The island of Bonaire began to form as part of the Lesser Antilles island arc in the past 145 million years, beginning in the Cretaceous. The island has been submerged or partially submerged for much of its existence, forming large limestone and sedimentary rock formations, atop a thick basement of volcanic rocks.

==Stratigraphy and geologic history==
The Washikemba Formation and Rincon Formation are the two oldest rock formations on Bonaire, both dating to the Cretaceous. The Washikemba Formation is five kilometers thick and contains basalt pillow lava formed as lava rapidly cooled in seawater, as well as submarine pyroclastic flows and some ammonite fossils in sedimentary rocks formed in a deep water environment. In addition to basalt, there is also rhyolite and basaltic andesite. Together, the formation was affected by low-grade metamorphism and primary minerals such as pyroxene, plagioclase and hornblende altered to prehnite, pumpellyite and zeolite. The Rincon Formation is a 30-meter succession of marl and calcareous sandstone outcropping in the center of the island and is faulted from the Washikemba Formation, making their exact relationship difficult to determine. It contains Maastrichtian Late Cretaceous shallow water fossils such as foraminifera, algae, gastropods, bivalves and rudists.

===Cenozoic (66 million years ago-present)===
The Paleocene Soebi Blanco Formation is a 400-meter thick sequence of conglomerates, sandstones and mudstones at Seroe Largo in central Bonaire. It is similar to the Midden Curacao Formation in that it contains fragments of exotic rock not found in the area, such as quartzite, gneiss and schist. Uranium-lead dating gives an age of 1.15 billion years old on zircon fragments within a granulite pebble from the formation, suggesting that it is eroded material from much older rock in South America. In other cases, fragments of Cretaceous limestone are included as well.

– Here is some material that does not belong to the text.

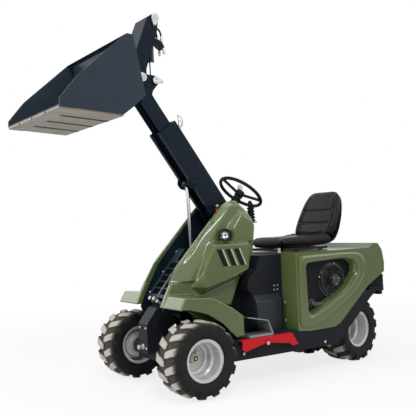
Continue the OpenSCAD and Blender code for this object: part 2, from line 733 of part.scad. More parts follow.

Outcropping southwest of Montagne is the Eocene Montagne Formation, made up of yellow, weathering limestones. A lower limestone unit contains molluscs while an upper unit includes echinoids and large foramina. The Seroe Domi Formation spans Bonaire and neighboring Curacao and Aruba. Its base is volcanic breccia but on Bonaire contains Miocene fossils not found on the other islands. The largely dolomite formation seems to have formed in a deep reef offshore environment. Five limestone terrace formed during the past 2.5 million years of the Quaternary.